▸ Do this:
Return every line of the material exactly.

▸ Dataset excerpt:
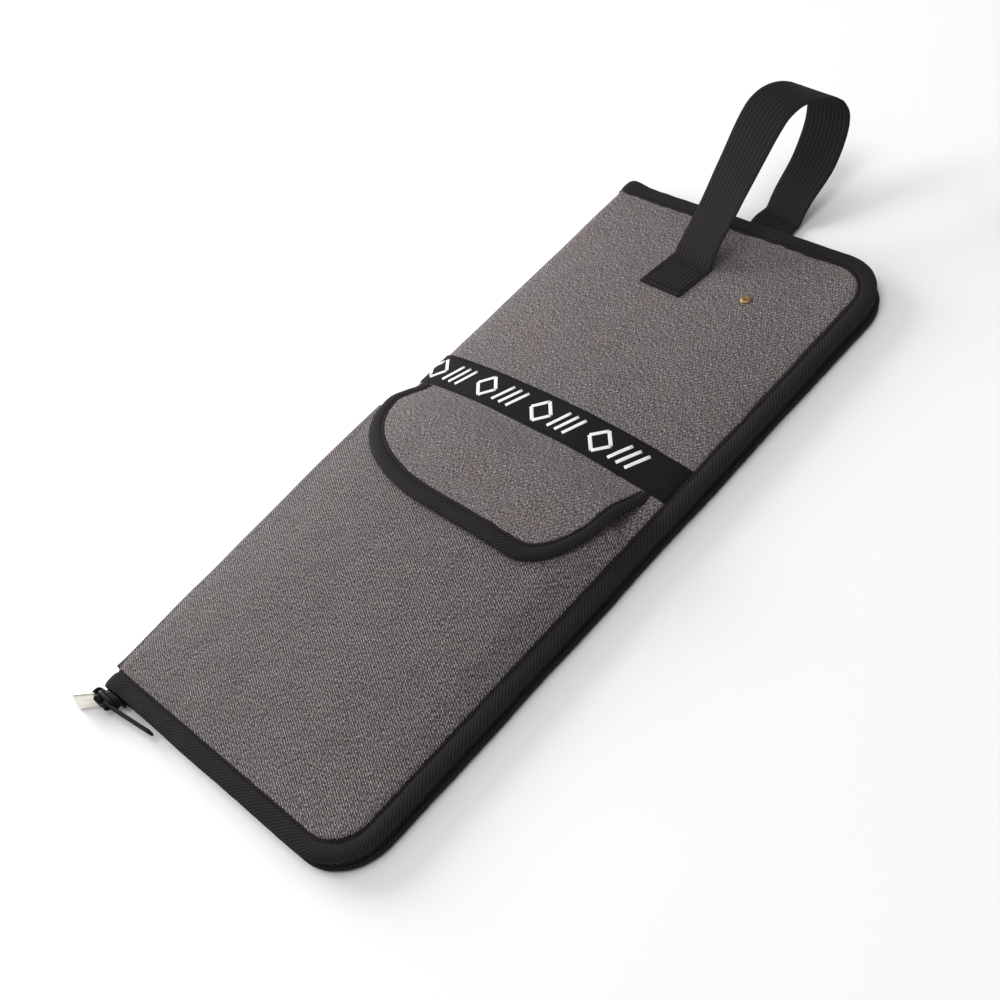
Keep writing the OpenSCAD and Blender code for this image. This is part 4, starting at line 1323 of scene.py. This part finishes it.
def make_inside():
    pocket_piece("stick_sleeves", SLEEVE_X0, SLEEVE_X1, SLEEVE_Y0, SLEEVE_Y1, sleeve_z, 1,
                 ("stick_pocket", "stick_pocket_tape"), "back_cover")
    pocket_piece("inside_pocket", INNER_X0, INNER_X1, INNER_Y0, INNER_Y1, inner_z, -1,
                 ("inner_pocket", "inner_pocket_tape"), "front_cover")
    for k in range(SLEEVES + 1):
        x = SLEEVE_X0 + k * SLEEVE_W + (0.8 if k == 0 else -0.8 if k == SLEEVES else 0)
        line = [(x, y, sleeve_z(x, y) + 0.05) for y in spread(SLEEVE_Y0 + 2, SLEEVE_Y1 - 8, 4.0)]
        seam(f"sleeve_stitches_{k + 1}", line, (3.2, 2.5, 0.2), "back_cover")


def make_strap(name, node, body, along_y, side):
    """Short webbing strap from the rivet to its hook, with its end turned round the hook's bar. It lies along
    Y or along X; side is 1 on the back cover and -1 on the front one."""
    lo, hi = (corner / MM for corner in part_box(node))
    width = (hi.x - lo.x) if along_y else (hi.y - lo.y)
    loop_r = (hi.z - lo.z) / 2
    flat_z = lo.z + 0.4 if side > 0 else hi.z - 0.4
    bar_z = (lo.z + hi.z) / 2
    near, far = ((hi.y, lo.y + loop_r) if along_y else (hi.x, lo.x + loop_r))
    centre = (lo.x + hi.x) / 2 if along_y else (lo.y + hi.y) / 2
    route = [(near - t, flat_z) for t in spread(0.2, near - far, 2.5)]
    r = loop_r - 0.4
    for a in spread(90, 400, 15)[1:]:
        route.append((far + r * math.cos(math.radians(a)), bar_z - side * r * math.sin(math.radians(a))))
    points = [Vector((0, s, z)) for s, z in route]
    strap = webbing_strip(name, points, [(0, 0)] * len(points), width, 0.75, 5)
    turn = Matrix.Identity(4) if along_y else Matrix.Rotation(math.radians(-90), 4, "Z")
    place = Matrix.Translation(Vector((centre, 0, 0) if along_y else (0, centre, 0)) * MM)
    strap.data.transform(place @ turn)
    dress(strap, WEBBING)
    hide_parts(node)
    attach(strap, body)


def make_hook(name, node, body, along_y):
    """Wire hook: a closed yoke through the strap's loop, and a bent hook on its far side."""
    lo, hi = (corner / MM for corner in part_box(node))
    z = (lo.z + hi.z) / 2
    wire = 0.9
    half = 8.9
    yoke = [Vector(p) for p in ((-half, 0), (half, 0), (half, 4.2), (-half, 4.2))]
    ring = []
    for k, at in enumerate(yoke):
        before = at + (yoke[k - 1] - at).normalized() * 1.3
        after = at + (yoke[(k + 1) % 4] - at).normalized() * 1.3
        for t in (0.0, 0.25, 0.5, 0.75, 1.0):
            ring.append(before.lerp(at, t).lerp(at.lerp(after, t), t))
    shank = [(0, 4.2 + s) for s in spread(0, 15, 2.5)]
    for a in spread(0, 180, 15)[1:]:
        shank.append((6 - 6 * math.cos(math.radians(a)), 19.2 + 6 * math.sin(math.radians(a))))

    def place(p):
        if along_y:
            cx, far = (lo.x + hi.x) / 2, hi.y - wire
            return (cx + p[0], far - p[1], z)
        cy, far = (lo.y + hi.y) / 2, hi.x - wire
        return (far - p[1], cy - p[0], z)

    parts = [tube("yoke", [place(p) for p in ring], wire, 12, closed=True),
             tube("wire", [place(p) for p in shank], wire, 12)]
    hook = join(name, parts)
    dress(hook, ENAMEL)
    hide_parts(node)
    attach(hook, body)


# ---------------------------------------------------------------- stage, camera and lights

def make_stage():
    reach = 3000
    corners = [(-reach, -reach, 0), (reach, -reach, 0), (reach, reach, 0), (-reach, reach, 0)]
    floor = mesh_object("floor", corners, [(0, 1, 2, 3)])
    n = Nodes("white_floor")
    turned = n.cloth_place(0, "object")[0]
    tone = n.noise(turned, 0.004, 2)
    colour = n.ramp(tone, ((0.3, (0.90, 0.90, 0.90)), (0.7, (0.92, 0.92, 0.92))))
    floor.data.materials.append(n.finish(colour, 0.7))


def make_camera():
    """Camera at the photograph's viewing angle: the ways right, up and back, and where it stands."""
    camera = bpy.data.cameras.new("camera")
    camera.lens = 53.64
    camera.sensor_width = 36
    camera.clip_start = 0.01
    obj = bpy.data.objects.new("camera", camera)
    right = Vector((0.68402, 0.66432, -0.30131))
    up = Vector((-0.37933, 0.67676, 0.63095))
    back = Vector((0.62307, -0.31729, 0.71492))
    obj.matrix_world = Matrix((
        (right.x, up.x, back.x, 0.5254),
        (right.y, up.y, back.y, -0.2782),
        (right.z, up.z, back.z, 0.6047),
        (0, 0, 0, 1),
    ))
    bpy.context.scene.collection.objects.link(obj)
    bpy.context.scene.camera = obj


def area_light(name, place, target, size, power, colour=(1, 1, 1)):
    light = bpy.data.lights.new(name, "AREA")
    light.shape = "DISK"
    light.size = size
    light.energy = power
    light.color = colour
    obj = bpy.data.objects.new(name, light)
    obj.location = place
    obj.rotation_euler = (Vector(target) - Vector(place)).to_track_quat("-Z", "Y").to_euler()
    bpy.context.scene.collection.objects.link(obj)


def make_lights():
    world = bpy.data.worlds.new("studio")
    world.use_nodes = True
    sky = world.node_tree.nodes["Background"]
    sky.inputs["Color"].default_value = (1, 1, 1, 1)
    sky.inputs["Strength"].default_value = 0.5
    bpy.context.scene.world = world
    area_light("key", (-1.6, -0.15, 0.5), (0, 0, 0), 1.3, 39, (1.0, 0.99, 0.985))
    area_light("top", (0.1, -0.2, 1.9), (0, 0, 0), 1.2, 12.5)
    bpy.context.scene.view_settings.view_transform = "Standard"


make_stage()
make_camera()
make_lights()
make_outer_fabric()
make_lining()
make_binding()
make_binding_stitches("binding_stitches_front", RIM_T, 1, "front_cover")
make_binding_stitches("binding_stitches_back", 0, -1, "back_cover")
make_coil("coil_back", MID_Z - 0.75, -1, "back_zip_coil", "back_cover")
make_coil("coil_front", MID_Z + 0.75, 1, "front_zip_coil", "front_cover")
make_pocket()
make_band()
make_print()
make_flap()
make_handle()
make_rivets()
make_slider()
make_zip_tail()
make_inside()
make_strap("back_hanging_strap", "strap_back", "back_strap", True, 1)
make_strap("front_hanging_strap", "strap_front", "front_strap", False, -1)
make_hook("back_hook_wire", "strap_back_hook", "back_hook", True)
make_hook("front_hook_wire", "strap_front_hook", "front_hook", False)

KEPT_NODES = {
    "back_foam": PADDING,
    "front_foam": PADDING,
    "back_zip_tape": ZIP_TAPE,
    "front_zip_tape": ZIP_TAPE,
    "zip_bottom_stop": ENAMEL,
    "pocket_hook_patch": FASTENER,
    "flap_loop_patch": FASTENER,
}
for node, material in KEPT_NODES.items():
    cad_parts[node].data.materials.clear()
    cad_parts[node].data.materials.append(material)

▸ Expected answer:
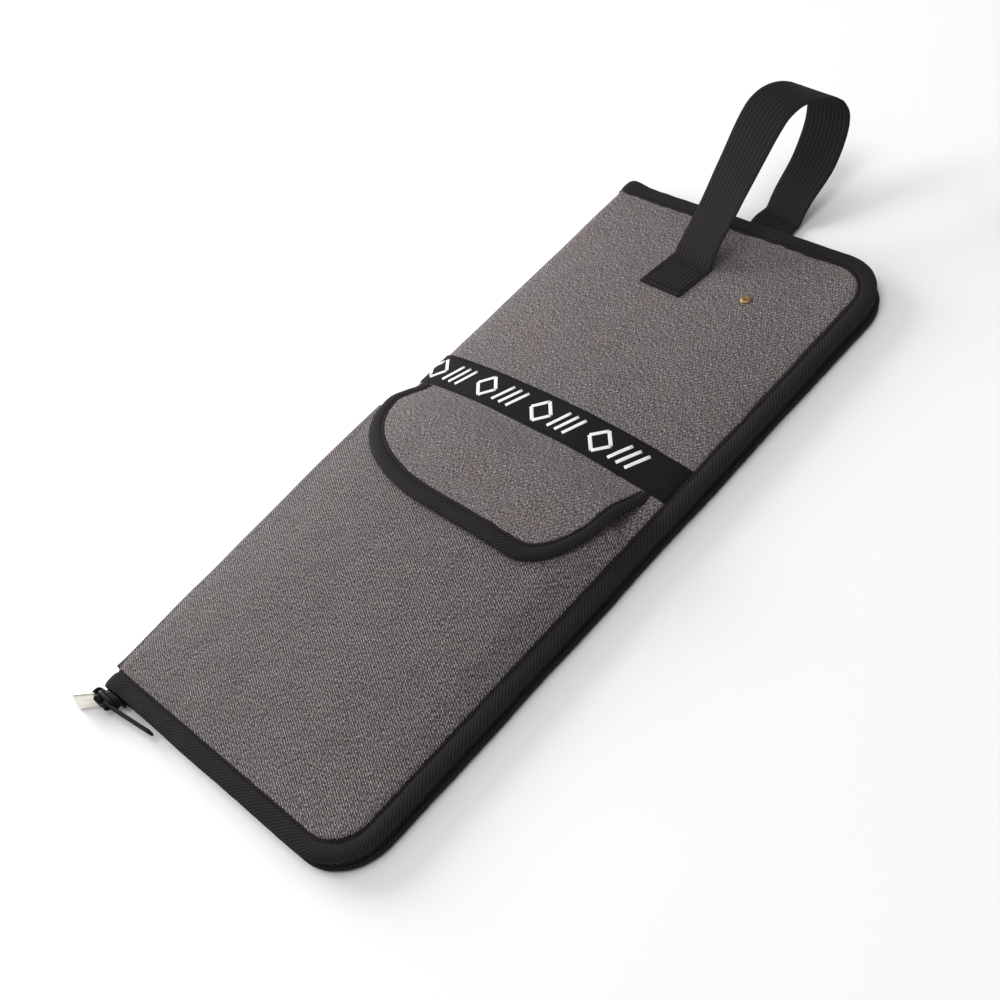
Keep writing the OpenSCAD and Blender code for this image. This is part 4, starting at line 1323 of scene.py. This part finishes it.
def make_inside():
    pocket_piece("stick_sleeves", SLEEVE_X0, SLEEVE_X1, SLEEVE_Y0, SLEEVE_Y1, sleeve_z, 1,
                 ("stick_pocket", "stick_pocket_tape"), "back_cover")
    pocket_piece("inside_pocket", INNER_X0, INNER_X1, INNER_Y0, INNER_Y1, inner_z, -1,
                 ("inner_pocket", "inner_pocket_tape"), "front_cover")
    for k in range(SLEEVES + 1):
        x = SLEEVE_X0 + k * SLEEVE_W + (0.8 if k == 0 else -0.8 if k == SLEEVES else 0)
        line = [(x, y, sleeve_z(x, y) + 0.05) for y in spread(SLEEVE_Y0 + 2, SLEEVE_Y1 - 8, 4.0)]
        seam(f"sleeve_stitches_{k + 1}", line, (3.2, 2.5, 0.2), "back_cover")


def make_strap(name, node, body, along_y, side):
    """Short webbing strap from the rivet to its hook, with its end turned round the hook's bar. It lies along
    Y or along X; side is 1 on the back cover and -1 on the front one."""
    lo, hi = (corner / MM for corner in part_box(node))
    width = (hi.x - lo.x) if along_y else (hi.y - lo.y)
    loop_r = (hi.z - lo.z) / 2
    flat_z = lo.z + 0.4 if side > 0 else hi.z - 0.4
    bar_z = (lo.z + hi.z) / 2
    near, far = ((hi.y, lo.y + loop_r) if along_y else (hi.x, lo.x + loop_r))
    centre = (lo.x + hi.x) / 2 if along_y else (lo.y + hi.y) / 2
    route = [(near - t, flat_z) for t in spread(0.2, near - far, 2.5)]
    r = loop_r - 0.4
    for a in spread(90, 400, 15)[1:]:
        route.append((far + r * math.cos(math.radians(a)), bar_z - side * r * math.sin(math.radians(a))))
    points = [Vector((0, s, z)) for s, z in route]
    strap = webbing_strip(name, points, [(0, 0)] * len(points), width, 0.75, 5)
    turn = Matrix.Identity(4) if along_y else Matrix.Rotation(math.radians(-90), 4, "Z")
    place = Matrix.Translation(Vector((centre, 0, 0) if along_y else (0, centre, 0)) * MM)
    strap.data.transform(place @ turn)
    dress(strap, WEBBING)
    hide_parts(node)
    attach(strap, body)


def make_hook(name, node, body, along_y):
    """Wire hook: a closed yoke through the strap's loop, and a bent hook on its far side."""
    lo, hi = (corner / MM for corner in part_box(node))
    z = (lo.z + hi.z) / 2
    wire = 0.9
    half = 8.9
    yoke = [Vector(p) for p in ((-half, 0), (half, 0), (half, 4.2), (-half, 4.2))]
    ring = []
    for k, at in enumerate(yoke):
        before = at + (yoke[k - 1] - at).normalized() * 1.3
        after = at + (yoke[(k + 1) % 4] - at).normalized() * 1.3
        for t in (0.0, 0.25, 0.5, 0.75, 1.0):
            ring.append(before.lerp(at, t).lerp(at.lerp(after, t), t))
    shank = [(0, 4.2 + s) for s in spread(0, 15, 2.5)]
    for a in spread(0, 180, 15)[1:]:
        shank.append((6 - 6 * math.cos(math.radians(a)), 19.2 + 6 * math.sin(math.radians(a))))

    def place(p):
        if along_y:
            cx, far = (lo.x + hi.x) / 2, hi.y - wire
            return (cx + p[0], far - p[1], z)
        cy, far = (lo.y + hi.y) / 2, hi.x - wire
        return (far - p[1], cy - p[0], z)

    parts = [tube("yoke", [place(p) for p in ring], wire, 12, closed=True),
             tube("wire", [place(p) for p in shank], wire, 12)]
    hook = join(name, parts)
    dress(hook, ENAMEL)
    hide_parts(node)
    attach(hook, body)


# ---------------------------------------------------------------- stage, camera and lights

def make_stage():
    reach = 3000
    corners = [(-reach, -reach, 0), (reach, -reach, 0), (reach, reach, 0), (-reach, reach, 0)]
    floor = mesh_object("floor", corners, [(0, 1, 2, 3)])
    n = Nodes("white_floor")
    turned = n.cloth_place(0, "object")[0]
    tone = n.noise(turned, 0.004, 2)
    colour = n.ramp(tone, ((0.3, (0.90, 0.90, 0.90)), (0.7, (0.92, 0.92, 0.92))))
    floor.data.materials.append(n.finish(colour, 0.7))


def make_camera():
    """Camera at the photograph's viewing angle: the ways right, up and back, and where it stands."""
    camera = bpy.data.cameras.new("camera")
    camera.lens = 53.64
    camera.sensor_width = 36
    camera.clip_start = 0.01
    obj = bpy.data.objects.new("camera", camera)
    right = Vector((0.68402, 0.66432, -0.30131))
    up = Vector((-0.37933, 0.67676, 0.63095))
    back = Vector((0.62307, -0.31729, 0.71492))
    obj.matrix_world = Matrix((
        (right.x, up.x, back.x, 0.5254),
        (right.y, up.y, back.y, -0.2782),
        (right.z, up.z, back.z, 0.6047),
        (0, 0, 0, 1),
    ))
    bpy.context.scene.collection.objects.link(obj)
    bpy.context.scene.camera = obj


def area_light(name, place, target, size, power, colour=(1, 1, 1)):
    light = bpy.data.lights.new(name, "AREA")
    light.shape = "DISK"
    light.size = size
    light.energy = power
    light.color = colour
    obj = bpy.data.objects.new(name, light)
    obj.location = place
    obj.rotation_euler = (Vector(target) - Vector(place)).to_track_quat("-Z", "Y").to_euler()
    bpy.context.scene.collection.objects.link(obj)


def make_lights():
    world = bpy.data.worlds.new("studio")
    world.use_nodes = True
    sky = world.node_tree.nodes["Background"]
    sky.inputs["Color"].default_value = (1, 1, 1, 1)
    sky.inputs["Strength"].default_value = 0.5
    bpy.context.scene.world = world
    area_light("key", (-1.6, -0.15, 0.5), (0, 0, 0), 1.3, 39, (1.0, 0.99, 0.985))
    area_light("top", (0.1, -0.2, 1.9), (0, 0, 0), 1.2, 12.5)
    bpy.context.scene.view_settings.view_transform = "Standard"


make_stage()
make_camera()
make_lights()
make_outer_fabric()
make_lining()
make_binding()
make_binding_stitches("binding_stitches_front", RIM_T, 1, "front_cover")
make_binding_stitches("binding_stitches_back", 0, -1, "back_cover")
make_coil("coil_back", MID_Z - 0.75, -1, "back_zip_coil", "back_cover")
make_coil("coil_front", MID_Z + 0.75, 1, "front_zip_coil", "front_cover")
make_pocket()
make_band()
make_print()
make_flap()
make_handle()
make_rivets()
make_slider()
make_zip_tail()
make_inside()
make_strap("back_hanging_strap", "strap_back", "back_strap", True, 1)
make_strap("front_hanging_strap", "strap_front", "front_strap", False, -1)
make_hook("back_hook_wire", "strap_back_hook", "back_hook", True)
make_hook("front_hook_wire", "strap_front_hook", "front_hook", False)

KEPT_NODES = {
    "back_foam": PADDING,
    "front_foam": PADDING,
    "back_zip_tape": ZIP_TAPE,
    "front_zip_tape": ZIP_TAPE,
    "zip_bottom_stop": ENAMEL,
    "pocket_hook_patch": FASTENER,
    "flap_loop_patch": FASTENER,
}
for node, material in KEPT_NODES.items():
    cad_parts[node].data.materials.clear()
    cad_parts[node].data.materials.append(material)